Given instruction: Filter the data below for the string "from" and copy each matching line.

#####

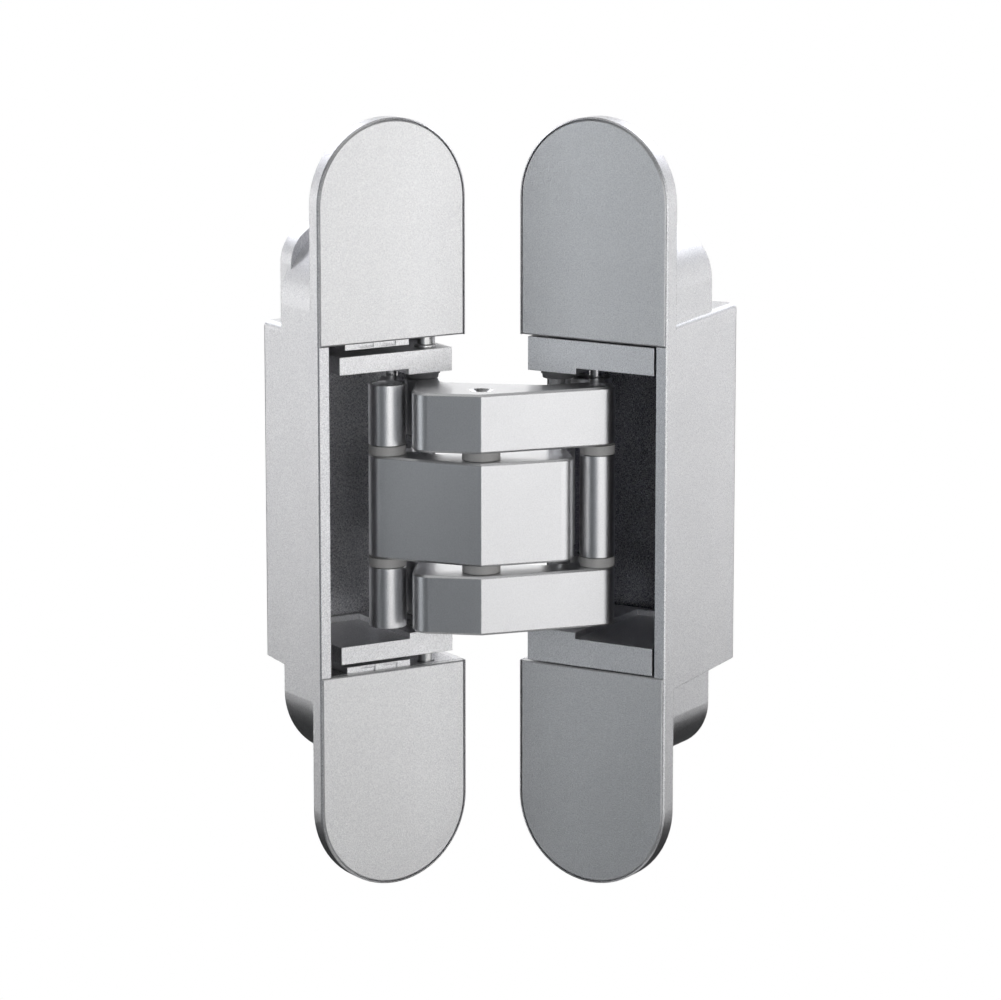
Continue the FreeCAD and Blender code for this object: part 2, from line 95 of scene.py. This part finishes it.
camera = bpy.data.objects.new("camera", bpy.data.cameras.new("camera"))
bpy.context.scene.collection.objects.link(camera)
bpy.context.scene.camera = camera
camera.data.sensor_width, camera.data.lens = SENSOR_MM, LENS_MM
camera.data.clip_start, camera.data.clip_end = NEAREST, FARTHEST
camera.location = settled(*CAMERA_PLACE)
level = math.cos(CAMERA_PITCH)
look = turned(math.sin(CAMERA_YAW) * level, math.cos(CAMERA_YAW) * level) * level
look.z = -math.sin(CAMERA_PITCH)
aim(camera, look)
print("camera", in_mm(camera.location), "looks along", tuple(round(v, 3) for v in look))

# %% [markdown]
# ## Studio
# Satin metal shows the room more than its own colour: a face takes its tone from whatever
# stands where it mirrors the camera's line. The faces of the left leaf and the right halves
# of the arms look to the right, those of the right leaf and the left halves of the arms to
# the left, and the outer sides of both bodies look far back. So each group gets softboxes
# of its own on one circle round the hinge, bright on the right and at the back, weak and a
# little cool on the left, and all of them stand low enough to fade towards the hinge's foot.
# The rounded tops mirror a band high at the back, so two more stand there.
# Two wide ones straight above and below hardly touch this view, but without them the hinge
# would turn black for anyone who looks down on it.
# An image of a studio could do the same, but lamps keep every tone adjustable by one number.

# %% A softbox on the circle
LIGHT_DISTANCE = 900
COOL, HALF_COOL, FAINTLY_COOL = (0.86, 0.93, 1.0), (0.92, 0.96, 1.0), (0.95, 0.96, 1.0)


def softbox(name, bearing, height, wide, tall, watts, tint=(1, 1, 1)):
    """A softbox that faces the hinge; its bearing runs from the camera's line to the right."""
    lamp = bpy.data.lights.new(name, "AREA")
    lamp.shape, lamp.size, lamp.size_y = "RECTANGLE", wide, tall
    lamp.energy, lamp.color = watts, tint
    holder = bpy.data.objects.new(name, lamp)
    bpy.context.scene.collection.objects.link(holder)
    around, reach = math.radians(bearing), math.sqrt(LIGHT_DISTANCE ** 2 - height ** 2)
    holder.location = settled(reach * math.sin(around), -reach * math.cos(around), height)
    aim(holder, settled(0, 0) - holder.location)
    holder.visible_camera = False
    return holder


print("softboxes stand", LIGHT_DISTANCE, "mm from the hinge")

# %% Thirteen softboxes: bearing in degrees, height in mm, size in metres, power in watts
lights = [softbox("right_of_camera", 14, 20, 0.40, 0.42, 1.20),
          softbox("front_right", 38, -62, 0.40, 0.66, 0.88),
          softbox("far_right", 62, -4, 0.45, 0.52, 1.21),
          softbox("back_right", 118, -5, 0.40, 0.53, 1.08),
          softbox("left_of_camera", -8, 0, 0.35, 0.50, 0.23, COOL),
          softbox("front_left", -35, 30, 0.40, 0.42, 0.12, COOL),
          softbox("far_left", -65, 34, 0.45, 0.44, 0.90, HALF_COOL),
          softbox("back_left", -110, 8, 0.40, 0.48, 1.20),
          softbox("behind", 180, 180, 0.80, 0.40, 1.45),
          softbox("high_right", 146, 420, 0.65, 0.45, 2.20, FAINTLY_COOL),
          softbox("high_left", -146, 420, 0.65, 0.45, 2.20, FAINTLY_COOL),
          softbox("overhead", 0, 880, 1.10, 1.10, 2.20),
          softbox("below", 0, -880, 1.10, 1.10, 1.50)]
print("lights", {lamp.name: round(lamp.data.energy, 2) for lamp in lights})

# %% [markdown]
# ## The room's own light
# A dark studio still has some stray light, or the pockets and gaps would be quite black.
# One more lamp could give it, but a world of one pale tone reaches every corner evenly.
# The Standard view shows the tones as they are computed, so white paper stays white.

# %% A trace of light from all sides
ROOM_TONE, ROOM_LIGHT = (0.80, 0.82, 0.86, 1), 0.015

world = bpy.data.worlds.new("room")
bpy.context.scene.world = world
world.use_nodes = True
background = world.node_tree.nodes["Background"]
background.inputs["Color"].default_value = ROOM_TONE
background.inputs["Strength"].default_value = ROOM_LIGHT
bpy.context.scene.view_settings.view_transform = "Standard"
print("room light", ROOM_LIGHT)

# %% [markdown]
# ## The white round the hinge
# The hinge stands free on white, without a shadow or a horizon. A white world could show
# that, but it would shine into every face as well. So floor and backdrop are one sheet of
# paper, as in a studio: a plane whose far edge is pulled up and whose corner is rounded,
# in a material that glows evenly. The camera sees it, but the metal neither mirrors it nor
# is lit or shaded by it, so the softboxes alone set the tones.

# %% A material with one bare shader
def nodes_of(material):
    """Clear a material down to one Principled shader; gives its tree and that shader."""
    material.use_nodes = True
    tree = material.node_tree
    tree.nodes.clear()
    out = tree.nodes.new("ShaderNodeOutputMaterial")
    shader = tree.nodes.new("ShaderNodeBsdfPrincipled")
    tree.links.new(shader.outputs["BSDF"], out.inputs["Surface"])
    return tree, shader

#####

Solution to this task:
Continue the FreeCAD and Blender code for this object: part 2, from line 95 of scene.py. This part finishes it.
# Satin metal shows the room more than its own colour: a face takes its tone from whatever
    """A softbox that faces the hinge; its bearing runs from the camera's line to the right."""
print("softboxes stand", LIGHT_DISTANCE, "mm from the hinge")
# %% A trace of light from all sides